How we create content
All of our source code is open source. Hugo with markdown files are how we create the content that then gets converted to HTML pages, and then it is all hosted with github pages. Our HTML is primarily styled using the css framework bootstrap!
Taxonomies
Categorizing content can be hard. For us we chose to use hugo taxonomies, there will be a post written about taxonomies in general down the road. Basically this system is what lets you click on the author name (here is the one for Kieran Wood), or tags in an article (here is the one for web), and see all the posts that are associated with it. This makes it easier for people to find the content they want based on the tag, or the author and also allows us to create RSS feeds.
RSS Feeds
RSS (Really Simple Syndication) is a system used to allow people to subscribe to content. In our case when you scroll to the bottom of pages you will see a subscribe to rss feed message with the rss icon if you have an RSS feed aplication (like feedly) you can then subscribe to the RSS feed and will recieve updates when a new post is made.
The way this works is there will be a url to an xml file. That file will contain the current content, and will tell your app where to check for new posts. An RSS feed reader will then check for new posts at where the xml file specifies.
We have 3 types of RSS feeds:
The whole blog; Can be found at the bottom of any blog post (and here), and the blog feed.

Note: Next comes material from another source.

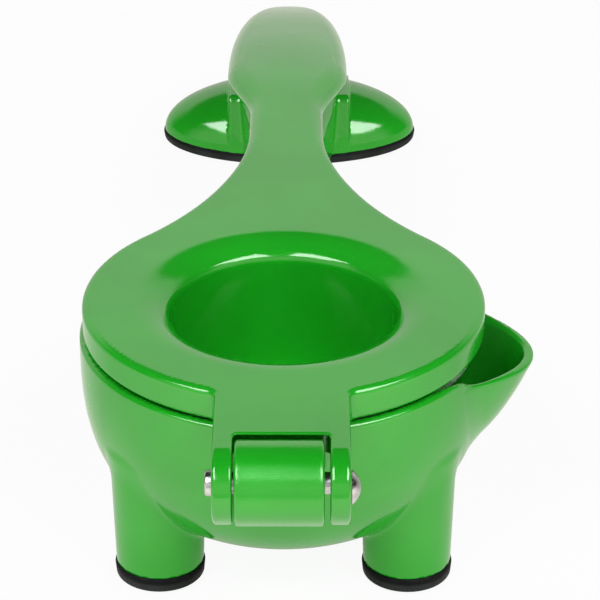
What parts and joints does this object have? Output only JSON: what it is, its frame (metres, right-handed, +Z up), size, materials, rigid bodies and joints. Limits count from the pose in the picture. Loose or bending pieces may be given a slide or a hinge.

This will update you when any new post is made
Tag; If you click on a tag it will take you to a feed for that tag (here is the one for web), you can then subscribe to posts made that have that tag using the URL at the bottom of the page.
Author; If you click on an author, you can then subscribe to posts made that have that author using the URL at the bottom of the page (here is the one for Kieran Wood)
Mermaid
Words are hard sometimes, so we often use graphs and diagrams. mermaid is a system that allows us to create diagrams in markdown files easily. This allows us to do a ton of diagrams, graphs, charts etc. So if we wanted to have a diagram of a user flow chart checking out the blog:
flowchart LR A[Turn on PC] --> B{Do I wanna learn?} B -- Yes ----> C[Read ignite blog] B -- No ----> E[Netflix]
Or a user journey graph:
journey title My day section Go to class Get ready: 3: Me Go to school: 2: Me Do classwork: 1: Me section Go home Go to computer: 2: Me Read ignite blog: 5: Me
Share links
Blogs are only important if people actually read them. When getting started it’s hard to get traction. A great way to help with this is to provide a 1-click solution to share links to blog posts that are helpful. Luckily most major social media platforms have an API to make sharing content easy.
For the most part they are a query parameter where you just provide the URL, for example:
https://www.facebook.com/sharer/sharer.php?u=<URL>
This will go to facebook, run sharer.php
on facebook, with a variable u
which will equal the URL you want to share (<URL>
). You can find the actual URL’s you need from sites like share link generator, and then just programatically insert the current URL into them (make sure to escape/encode it)
Sitemaps
Search engines need a way to find your site. They have lots of methods now to look for new sites, but there are many times this doesn’t work well, or takes a very long time. The same is true for new content on your site. So what you can do is give google a map that tells it where all the pages of your site are (called a sitemap). This is an xml file that tells search engines where to go. You can find ours at https://schulichignite.com/sitemap.xml. It’s also worth looking at robots.txt if you don’t want search engines to find certain pages.
OpenGraph
Last but not least if we’re going to get people to share our content we want to make sure the previews look good. opengraph is a protocol that let’s you define how your pages look when you share them!
This includes what image pops up, the title, the description etc.
Time warnings
Time goes on. Unfortunately this means that sometimes your information goes out of date. It would be possible to check every year on every article to make sure they’re up to date, however…
When writing any system you should never trust a user to do what can be automated. So, to be responsible in our content development a warning will appear on articles older than 3 years, regardless of when it was last modified. This ensures that people are warned regardless of if it’s been updated to check the information!